REQUIREMENTS:
Reproduce all entries word for word.
═══ ENTRIES
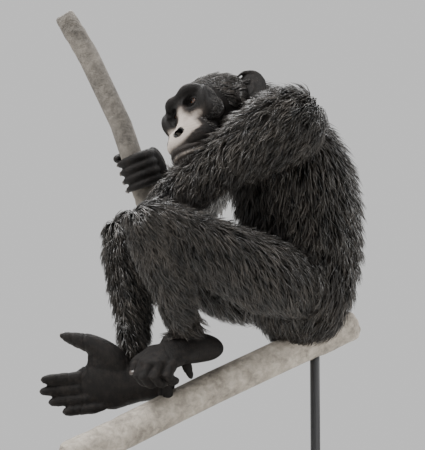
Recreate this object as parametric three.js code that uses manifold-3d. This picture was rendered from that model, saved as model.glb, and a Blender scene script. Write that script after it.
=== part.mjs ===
// An adult chimpanzee, life size, sitting on a cut length of bough and holding a cut length of stem,
// carried by a plain display stand. Millimetres, +Z up, the animal faces -Y and its left side is +X.
import * as THREE from "three";
import { mergeVertices } from "three/addons/utils/BufferGeometryUtils.js";
import Module from "manifold-3d";

const wasm = await Module();
wasm.setup();

// Driving sizes
const GAP = 0.35; // clearance between neighbouring pieces
const PELVIS = [0, 60, 600]; // middle of the hips, above the middle of the base's underside
const BASE = { width: 500, length: 740, thickness: 25 };
const ROD = { radius: 10, front: -325, rear: 130 };
const BOUGH = { radius: 33, slope: 24.5, front: -400, rear: 215, height: -147 };
const STEM = {
  radius: 24,
  line: [
    [-240, -122, 172],
    [-243, -150, 250],
    [-245, -176, 320],
    [-246, -206, 400],
    [-247, -258, 490],
    [-248, -322, 585],
  ],
};
const EYE = { radius: 11.7, at: [68, 27.5, 22] };

// Joints, from the middle of the hips
const JOINT = {
  shoulder_left: [146, 10, 314],
  elbow_left: [50, -214, 150],
  wrist_left: [-10, -168, -86],
  shoulder_right: [-146, 0, 290],
  elbow_right: [-345, 25, 205],
  wrist_right: [-268, -108, 262],
  hip_left: [85, 30, 2],
  knee_left: [116, -284, 100],
  ankle_left: [30, -166, -108],
  hip_right: [-85, 30, 2],
  knee_right: [-84, -246, 108],
  ankle_right: [-74, -232, -128],
};
const HEAD = { at: [-3, -80, 335], yaw: 15.5, pitch: 4, roll: -24 };

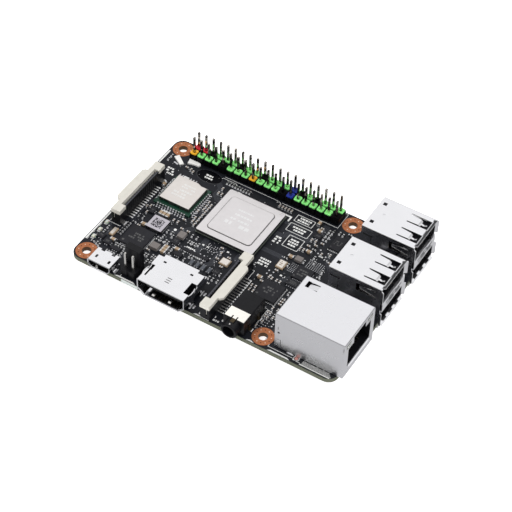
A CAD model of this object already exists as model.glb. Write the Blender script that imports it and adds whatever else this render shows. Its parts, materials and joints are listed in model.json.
"""The looks of a credit-card sized computer board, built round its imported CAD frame.

Shapes are drawn in board millimetres: x runs from the left edge towards the network and USB
connectors, y from the front edge towards the pin header, and z = 0 is the board's top face.
"""

import json
import math
import random

import bmesh
import bpy
from mathutils import Matrix, Vector


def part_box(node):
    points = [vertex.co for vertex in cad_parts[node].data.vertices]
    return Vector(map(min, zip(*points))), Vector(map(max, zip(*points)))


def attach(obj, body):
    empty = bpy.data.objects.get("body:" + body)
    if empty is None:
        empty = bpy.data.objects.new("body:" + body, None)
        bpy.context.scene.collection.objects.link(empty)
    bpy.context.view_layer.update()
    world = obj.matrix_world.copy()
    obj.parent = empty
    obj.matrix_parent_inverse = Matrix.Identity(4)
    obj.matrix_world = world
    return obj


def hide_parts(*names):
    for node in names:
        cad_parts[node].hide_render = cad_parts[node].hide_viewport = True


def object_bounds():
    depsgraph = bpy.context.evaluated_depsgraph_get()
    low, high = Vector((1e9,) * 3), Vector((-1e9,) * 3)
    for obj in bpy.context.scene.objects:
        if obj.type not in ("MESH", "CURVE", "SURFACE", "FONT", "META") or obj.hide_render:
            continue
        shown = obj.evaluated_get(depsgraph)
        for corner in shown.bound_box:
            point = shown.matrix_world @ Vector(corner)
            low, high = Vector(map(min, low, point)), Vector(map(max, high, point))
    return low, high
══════
CORRECT RESULT:
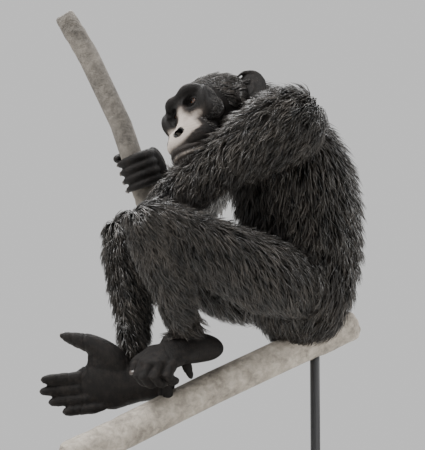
Recreate this object as parametric three.js code that uses manifold-3d. This picture was rendered from that model, saved as model.glb, and a Blender scene script. Write that script after it.
=== part.mjs ===
// An adult chimpanzee, life size, sitting on a cut length of bough and holding a cut length of stem,
// carried by a plain display stand. Millimetres, +Z up, the animal faces -Y and its left side is +X.
import * as THREE from "three";
import { mergeVertices } from "three/addons/utils/BufferGeometryUtils.js";
import Module from "manifold-3d";

const wasm = await Module();
wasm.setup();

// Driving sizes
const GAP = 0.35; // clearance between neighbouring pieces
const PELVIS = [0, 60, 600]; // middle of the hips, above the middle of the base's underside
const BASE = { width: 500, length: 740, thickness: 25 };
const ROD = { radius: 10, front: -325, rear: 130 };
const BOUGH = { radius: 33, slope: 24.5, front: -400, rear: 215, height: -147 };
const STEM = {
  radius: 24,
  line: [
    [-240, -122, 172],
    [-243, -150, 250],
    [-245, -176, 320],
    [-246, -206, 400],
    [-247, -258, 490],
    [-248, -322, 585],
  ],
};
const EYE = { radius: 11.7, at: [68, 27.5, 22] };

// Joints, from the middle of the hips
const JOINT = {
  shoulder_left: [146, 10, 314],
  elbow_left: [50, -214, 150],
  wrist_left: [-10, -168, -86],
  shoulder_right: [-146, 0, 290],
  elbow_right: [-345, 25, 205],
  wrist_right: [-268, -108, 262],
  hip_left: [85, 30, 2],
  knee_left: [116, -284, 100],
  ankle_left: [30, -166, -108],
  hip_right: [-85, 30, 2],
  knee_right: [-84, -246, 108],
  ankle_right: [-74, -232, -128],
};
const HEAD = { at: [-3, -80, 335], yaw: 15.5, pitch: 4, roll: -24 };

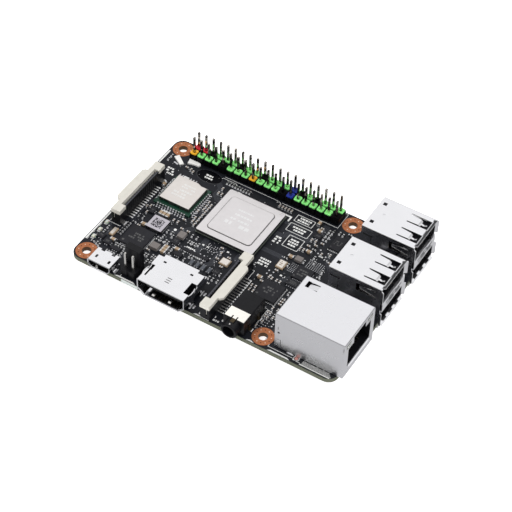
A CAD model of this object already exists as model.glb. Write the Blender script that imports it and adds whatever else this render shows. Its parts, materials and joints are listed in model.json.
"""The looks of a credit-card sized computer board, built round its imported CAD frame.

Shapes are drawn in board millimetres: x runs from the left edge towards the network and USB
connectors, y from the front edge towards the pin header, and z = 0 is the board's top face.
"""

import json
import math
import random

import bmesh
import bpy
from mathutils import Matrix, Vector


def part_box(node):
    points = [vertex.co for vertex in cad_parts[node].data.vertices]
    return Vector(map(min, zip(*points))), Vector(map(max, zip(*points)))


def attach(obj, body):
    empty = bpy.data.objects.get("body:" + body)
    if empty is None:
        empty = bpy.data.objects.new("body:" + body, None)
        bpy.context.scene.collection.objects.link(empty)
    bpy.context.view_layer.update()
    world = obj.matrix_world.copy()
    obj.parent = empty
    obj.matrix_parent_inverse = Matrix.Identity(4)
    obj.matrix_world = world
    return obj


def hide_parts(*names):
    for node in names:
        cad_parts[node].hide_render = cad_parts[node].hide_viewport = True


def object_bounds():
    depsgraph = bpy.context.evaluated_depsgraph_get()
    low, high = Vector((1e9,) * 3), Vector((-1e9,) * 3)
    for obj in bpy.context.scene.objects:
        if obj.type not in ("MESH", "CURVE", "SURFACE", "FONT", "META") or obj.hide_render:
            continue
        shown = obj.evaluated_get(depsgraph)
        for corner in shown.bound_box:
            point = shown.matrix_world @ Vector(corner)
            low, high = Vector(map(min, low, point)), Vector(map(max, high, point))
    return low, high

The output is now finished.